Today, they seek to repeat the trick.
They know that their favoured elements in Ukraine are wholly unacceptable to
the south and east of that cobbled together unit of Soviet administrative
convenience that merely happened to be in place when the Soviet Union
collapsed.
And good for them, in the south and
the east. Svoboda are neo-Fascists. Pravy Sektor, now the de facto police force on the streets of Kiev, are neo-Nazis.
The
coup was characterised by the prominent display of the picture of Stepan
Bandera, who promised to “lay the severed heads of the Jews at the feet of our
Leader, Adolf Hitler.”
He made no small progress towards that end.
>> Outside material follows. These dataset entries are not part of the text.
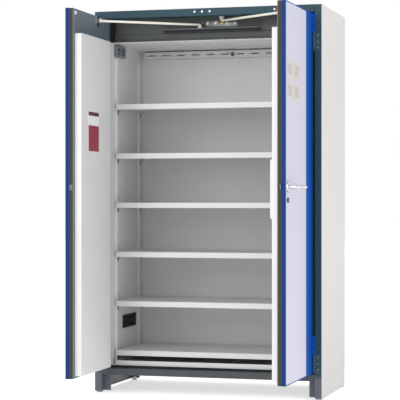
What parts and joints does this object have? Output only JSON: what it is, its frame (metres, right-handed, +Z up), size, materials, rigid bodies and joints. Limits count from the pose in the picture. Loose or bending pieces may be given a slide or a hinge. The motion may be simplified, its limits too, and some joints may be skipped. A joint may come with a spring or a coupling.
{
  "type": "battery cabinet",
  "caption": "Insulated floor-standing cabinet with two wing doors open, closing rods in a head compartment, adjustable shelves, vents and a lever handle.",
  "frame": {"origin": "on the floor, halfway across the cabinet, in the plane of its front frame", "axes": "+X to the right as seen from the front, +Y into the cabinet, +Z up"},
  "size_m": [1.2089, 1.186, 2.013],
  "materials": {
    "panel_grey": "light grey powder coat",
    "frame_anthracite": "dark anthracite powder coat",
    "rail_grey": "grey powder coat",
    "base_steel": "dark powder coat",
    "leg_steel": "grey powder coat",
    "foot_steel": "zinc plated steel",
    "board_grey": "mineral board",
    "liner_grey": "pale grey coated sheet",
    "shelf_grey": "light grey powder coat",
    "tray_grey": "light grey powder coat",
    "standard_steel": "galvanised sheet",
    "clip_steel": "zinc plated steel",
    "grille_black": "black plastic",
    "valve_grey": "blue-grey coated valve",
    "duct_grey": "pale grey coated sheet",
    "spigot_steel": "galvanised sheet",
    "head_anthracite": "dark coated sheet",
    "channel_anthracite": "dark coated sheet",
    "seal_rubber": "black rubber profile",
    "hinge_steel": "plated steel hinge",
    "door_blue": "blue powder coat",
    "core_board": "mineral board",
    "swelling_strip": "brown swelling fire strip",
    "inner_steel": "dark blue-grey powder coat",
    "front_pale": "pale lilac-grey powder coat",
    "box_grey": "light grey powder coat",
    "bracket_steel": "zinc plated steel",
    "rod_white": "white coated tube",
    "cover_grey": "light grey powder coat",
    "rosette_black": "black plastic",
    "lever_steel": "satin steel",
    "bolt_steel": "plated steel"
  },
  "bodies": {
    "cabinet": {"base_plate": "base_steel", "base_shelf": "shelf_grey", "exhaust_duct": "duct_grey", "fire_board_base": "board_grey", "fire_board_left": "board_grey", "fire_board_rear": "board_grey", "fire_board_right": "board_grey", "fire_board_top": "board_grey", "frame_header": "frame_anthracite", "frame_jamb_left": "frame_anthracite", "frame_jamb_right": "frame_anthracite", "frame_seals": "seal_rubber", "guide_channel": "channel_anthracite", "head_back_plate": "head_anthracite", "hinge_frame_halves": "hinge_steel", "levelling_feet": "foot_steel", "liner_ceiling": "liner_grey", "liner_floor": "liner_grey", "liner_left": "liner_grey", "liner_rear": "liner_grey", "liner_right": "liner_grey", "plinth_rail": "rail_grey", "rear_legs": "leg_steel", "rear_panel": "panel_grey", "roof_panel": "panel_grey", "roof_spigots": "spigot_steel", "shelf_1": "shelf_grey", "shelf_2": "shelf_grey", "shelf_3": "shelf_grey", "shelf_4": "shelf_grey", "shelf_5": "shelf_grey", "shelf_clips": "clip_steel", "shelf_standards": "standard_steel", "side_panel_left": "panel_grey", "side_panel_right": "panel_grey", "spill_tray": "tray_grey", "vent_grille": "grille_black", "vent_valve": "valve_grey"},
    "left_door": {"left_hinge_halves": "hinge_steel", "left_door_skin": "door_blue", "left_door_core": "core_board", "left_edge_strip": "swelling_strip", "left_inner_skin": "inner_steel", "left_front_panel": "front_pale", "left_inner_box": "box_grey", "left_rod_bracket": "bracket_steel"},
    "right_door": {"right_hinge_halves": "hinge_steel", "right_door_skin": "door_blue", "right_door_core": "core_board", "right_edge_strip": "swelling_strip", "right_inner_skin": "inner_steel", "right_front_panel": "front_pale", "right_inner_box": "box_grey", "right_rod_bracket": "bracket_steel", "lock_cover": "cover_grey", "handle_rosette": "rosette_black"},
    "left_rod": {"left_closing_rod": "rod_white"},
    "right_rod": {"right_closing_rod": "rod_white"},
    "lever": {"handle_lever": "lever_steel"},
    "bolt": {"latch_bolt": "bolt_steel"}
  },
  "joints": [
    {"name": "left_door_hinge", "type": "hinge", "parent": "cabinet", "child": "left_door", "pos_m": [-0.559, -0.006, 1.0255], "axis": [0, 0, 1], "range_deg": [0, 89]},
    {"name": "right_door_hinge", "type": "hinge", "parent": "cabinet", "child": "right_door", "pos_m": [0.559, -0.006, 1.0255], "axis": [0, 0, -1], "range_deg": [0, 89]},
    {"name": "left_rod_pivot", "type": "hinge", "parent": "left_door", "child": "left_rod", "pos_m": [-0.49152, -0.20485, 1.894], "axis": [0, 0, 1], "range_deg": [-119.8, 0]},
    {"name": "right_rod_pivot", "type": "hinge", "parent": "right_door", "child": "right_rod", "pos_m": [0.49152, -0.20485, 1.912], "axis": [0, 0, -1], "range_deg": [-119.8, 0]},
    {"name": "handle_turn", "type": "hinge", "parent": "right_door", "child": "lever", "pos_m": [0.56985, -0.53027, 1.055], "axis": [-0.9998, 0.0175, 0], "range_deg": [0, 45], "stiffness_Nm_per_rad": 2, "springref_deg": -28.65},
    {"name": "latch_slide", "type": "slide", "parent": "right_door", "child": "bolt", "axis": [0.0175, 0.9998, 0], "range_m": [0, 0.0081]}
  ],
  "couplings": [
    {"joint": "left_rod_pivot", "follows": "left_door_hinge", "ratio": -1.3444},
    {"joint": "right_rod_pivot", "follows": "right_door_hinge", "ratio": -1.3444},
    {"joint": "latch_slide", "follows": "handle_turn", "m_per_rad": 0.010186}
  ]
}
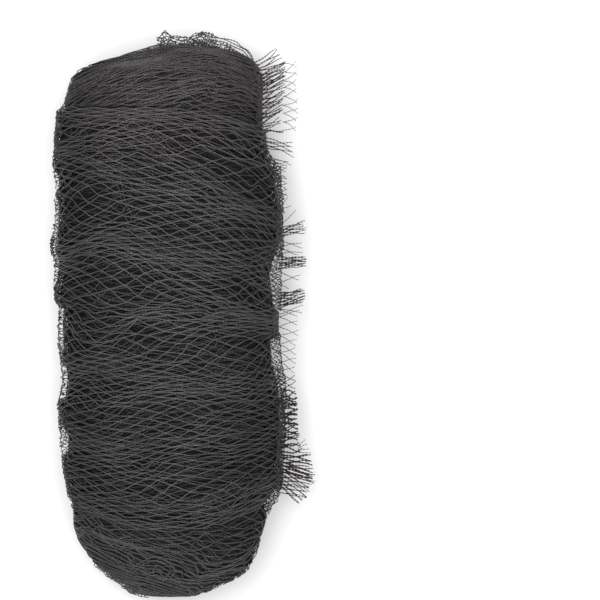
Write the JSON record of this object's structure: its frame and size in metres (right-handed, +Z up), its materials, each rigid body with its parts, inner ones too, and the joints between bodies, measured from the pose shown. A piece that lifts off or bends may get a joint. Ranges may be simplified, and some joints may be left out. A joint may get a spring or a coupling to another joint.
{
  "type": "bird netting",
  "caption": "Knitted diamond-mesh bird netting wound into a soft flattened roll, lying on its back, with its cut edge and a loose corner of selvedge standing out",
  "frame": {"origin": "middle of the box under the roll, on the surface that it rests on", "axes": "+Y along the roll to its far end, where the loose corner stands out; +X to the side with the cut edge; +Z up, away from the resting face"},
  "size_m": [0.2636, 0.5674, 0.124],
  "materials": {
    "net_yarn": "knitted polyethylene monofilament, charcoal grey, with a soft sheen"
  },
  "bodies": {
    "root": {"wound_net": "net_yarn", "cut_edge": "net_yarn", "loose_corner": "net_yarn"}
  },
  "joints": []
}
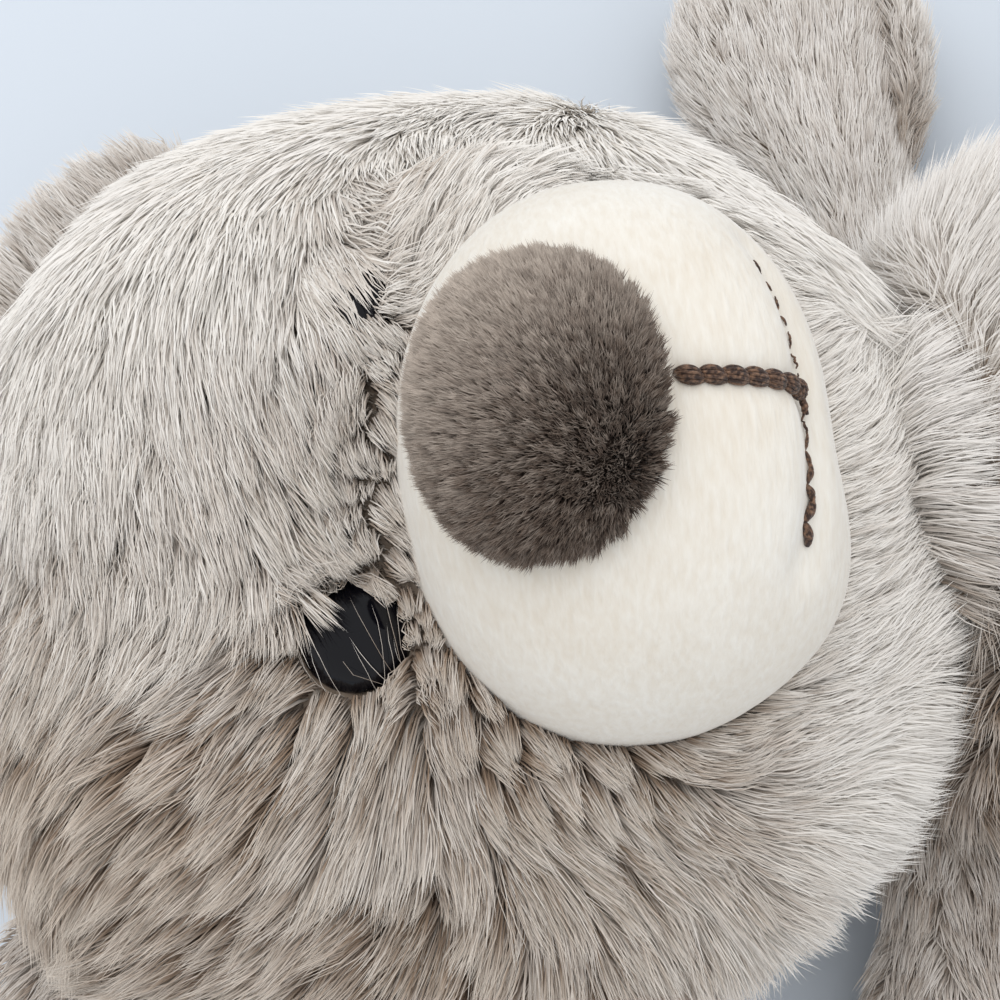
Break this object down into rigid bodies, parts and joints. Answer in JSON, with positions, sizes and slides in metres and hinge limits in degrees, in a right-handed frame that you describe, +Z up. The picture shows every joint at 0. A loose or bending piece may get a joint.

The regime
supported by the Opposition is in explicit continuity with his. The swastika
is now seen at football matches.
As for those Soviet monuments that
are being torn down, they are war memorials.
If they had been glorifications of
the gulag, then they would have come down 20 or more years ago. They are being
demolished because the side that is now in charge took the other side in the
Second World War.
They have stood until now for the reason that there are still
streets in Britain named after Stalin, and a London local authority continues
to maintain a Soviet war memorial with an annual wreath-laying ceremony.
Does
the Member of Parliament for North Durham wish to go around Stanley demolishing
Marx Street and Lenin Terrace?
Bring us back, in conclusion, to the
present emergency.
In their adolescent opposition to any alliance with Iran, or
with Assad’s Syria, or with Hezbollah, or therefore with that last’s Christian,
Sunni and other allies, where would the Opposition have been during the Second
World War?
Their lack of any such scruple about Saudi Arabia, Qatar, Turkey,
the Emirates, and Kuwait if it could be bothered to turn up, suggest an answer
even worse than the obvious.
The difference is that by the time
that we fought the Second World War, we had to fight it. For whatever reason,
our own country was under attack.
We do not have to police the Middle East. We
do not have to police the world.
You are at university now. You are not in
school. Even if the Opposition refuses to do so, you can, you must, and I
trust that you will grow up, and support this motion.